• INFORMATION SHOWN
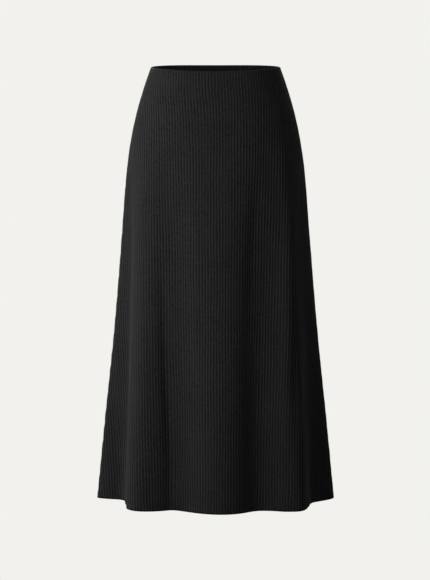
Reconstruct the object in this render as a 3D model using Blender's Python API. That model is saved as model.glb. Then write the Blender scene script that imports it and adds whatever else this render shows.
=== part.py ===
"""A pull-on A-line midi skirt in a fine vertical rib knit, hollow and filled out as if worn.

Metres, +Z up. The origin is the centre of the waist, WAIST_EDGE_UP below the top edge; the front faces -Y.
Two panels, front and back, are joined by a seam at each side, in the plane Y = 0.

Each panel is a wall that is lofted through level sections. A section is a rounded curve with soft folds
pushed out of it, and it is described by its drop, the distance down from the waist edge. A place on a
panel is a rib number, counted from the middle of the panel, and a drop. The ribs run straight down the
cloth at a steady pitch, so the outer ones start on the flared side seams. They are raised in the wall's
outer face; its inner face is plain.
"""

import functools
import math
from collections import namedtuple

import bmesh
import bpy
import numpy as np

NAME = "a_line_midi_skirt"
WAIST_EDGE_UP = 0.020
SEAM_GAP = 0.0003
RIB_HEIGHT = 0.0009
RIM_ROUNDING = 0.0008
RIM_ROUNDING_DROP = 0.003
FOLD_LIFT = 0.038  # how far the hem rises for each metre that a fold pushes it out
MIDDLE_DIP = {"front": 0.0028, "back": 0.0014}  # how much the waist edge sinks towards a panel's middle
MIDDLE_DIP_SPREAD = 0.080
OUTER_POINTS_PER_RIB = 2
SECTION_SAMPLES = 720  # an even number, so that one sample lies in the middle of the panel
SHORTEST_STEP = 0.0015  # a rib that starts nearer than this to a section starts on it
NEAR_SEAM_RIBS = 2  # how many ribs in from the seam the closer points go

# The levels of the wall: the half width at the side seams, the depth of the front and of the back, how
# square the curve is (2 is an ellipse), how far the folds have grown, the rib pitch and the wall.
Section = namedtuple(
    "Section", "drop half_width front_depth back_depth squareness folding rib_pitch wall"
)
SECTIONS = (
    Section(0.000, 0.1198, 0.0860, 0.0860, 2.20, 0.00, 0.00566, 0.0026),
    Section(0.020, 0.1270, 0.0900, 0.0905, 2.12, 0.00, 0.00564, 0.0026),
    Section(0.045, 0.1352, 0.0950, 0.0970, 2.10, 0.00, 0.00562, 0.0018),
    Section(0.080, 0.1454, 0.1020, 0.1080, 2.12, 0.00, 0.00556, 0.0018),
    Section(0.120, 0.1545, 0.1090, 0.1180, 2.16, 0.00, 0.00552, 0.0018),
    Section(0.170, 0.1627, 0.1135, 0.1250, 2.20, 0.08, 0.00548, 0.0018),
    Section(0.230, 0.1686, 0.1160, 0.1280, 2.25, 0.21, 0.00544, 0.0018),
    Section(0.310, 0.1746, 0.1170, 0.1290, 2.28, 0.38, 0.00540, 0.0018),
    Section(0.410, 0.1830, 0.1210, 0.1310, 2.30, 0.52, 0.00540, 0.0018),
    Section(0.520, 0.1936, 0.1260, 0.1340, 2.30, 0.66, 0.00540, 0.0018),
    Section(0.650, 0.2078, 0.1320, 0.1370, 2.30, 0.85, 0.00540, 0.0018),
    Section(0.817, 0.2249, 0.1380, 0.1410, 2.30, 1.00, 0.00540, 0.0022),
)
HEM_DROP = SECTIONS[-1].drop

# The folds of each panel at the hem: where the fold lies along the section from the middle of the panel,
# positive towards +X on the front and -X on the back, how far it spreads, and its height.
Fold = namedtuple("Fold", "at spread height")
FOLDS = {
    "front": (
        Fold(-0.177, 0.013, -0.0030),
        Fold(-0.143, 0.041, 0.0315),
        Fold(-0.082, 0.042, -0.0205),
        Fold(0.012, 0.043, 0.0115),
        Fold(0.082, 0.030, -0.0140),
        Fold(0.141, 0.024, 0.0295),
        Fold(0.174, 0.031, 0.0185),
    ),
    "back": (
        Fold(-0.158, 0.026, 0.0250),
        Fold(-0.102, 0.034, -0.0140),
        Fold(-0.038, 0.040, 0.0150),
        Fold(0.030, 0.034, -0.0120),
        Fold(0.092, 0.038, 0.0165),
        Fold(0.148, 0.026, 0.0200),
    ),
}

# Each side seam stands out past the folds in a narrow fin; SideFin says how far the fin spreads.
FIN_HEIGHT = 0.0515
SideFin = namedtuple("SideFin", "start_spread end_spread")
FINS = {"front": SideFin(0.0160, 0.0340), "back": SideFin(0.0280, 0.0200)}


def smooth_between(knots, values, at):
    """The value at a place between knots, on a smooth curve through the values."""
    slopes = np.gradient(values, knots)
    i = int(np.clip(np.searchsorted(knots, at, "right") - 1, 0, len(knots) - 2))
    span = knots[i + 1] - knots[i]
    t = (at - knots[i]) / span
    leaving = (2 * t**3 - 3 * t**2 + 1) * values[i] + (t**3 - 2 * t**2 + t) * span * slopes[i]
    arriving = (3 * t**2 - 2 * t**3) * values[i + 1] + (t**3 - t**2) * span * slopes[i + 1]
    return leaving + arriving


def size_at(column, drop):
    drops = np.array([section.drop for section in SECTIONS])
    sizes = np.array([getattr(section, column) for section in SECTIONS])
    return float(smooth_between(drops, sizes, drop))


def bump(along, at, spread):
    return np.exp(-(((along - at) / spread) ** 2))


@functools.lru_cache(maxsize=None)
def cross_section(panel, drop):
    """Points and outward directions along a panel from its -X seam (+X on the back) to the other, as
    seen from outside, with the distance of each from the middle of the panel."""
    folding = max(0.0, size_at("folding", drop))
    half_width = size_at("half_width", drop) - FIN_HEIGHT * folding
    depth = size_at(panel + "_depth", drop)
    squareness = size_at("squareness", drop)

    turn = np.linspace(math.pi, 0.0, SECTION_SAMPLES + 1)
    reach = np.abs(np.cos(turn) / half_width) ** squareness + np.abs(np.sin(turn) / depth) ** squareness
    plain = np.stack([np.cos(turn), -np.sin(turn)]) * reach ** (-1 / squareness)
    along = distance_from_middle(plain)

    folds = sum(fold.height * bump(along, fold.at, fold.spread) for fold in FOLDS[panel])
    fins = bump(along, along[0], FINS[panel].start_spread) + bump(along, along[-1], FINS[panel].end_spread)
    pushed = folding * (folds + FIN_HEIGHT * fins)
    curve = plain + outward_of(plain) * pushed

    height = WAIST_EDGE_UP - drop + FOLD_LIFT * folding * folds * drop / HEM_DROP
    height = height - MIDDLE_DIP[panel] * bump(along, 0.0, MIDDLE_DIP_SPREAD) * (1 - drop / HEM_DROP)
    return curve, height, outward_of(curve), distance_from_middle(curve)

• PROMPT
Find each line holding the string "that" and copy it out.

• SOLUTION TO THE EXERCISE
Reconstruct the object in this render as a 3D model using Blender's Python API. That model is saved as model.glb. Then write the Blender scene script that imports it and adds whatever else this render shows.
Each panel is a wall that is lofted through level sections. A section is a rounded curve with soft folds
FOLD_LIFT = 0.038  # how far the hem rises for each metre that a fold pushes it out
SECTION_SAMPLES = 720  # an even number, so that one sample lies in the middle of the panel
SHORTEST_STEP = 0.0015  # a rib that starts nearer than this to a section starts on it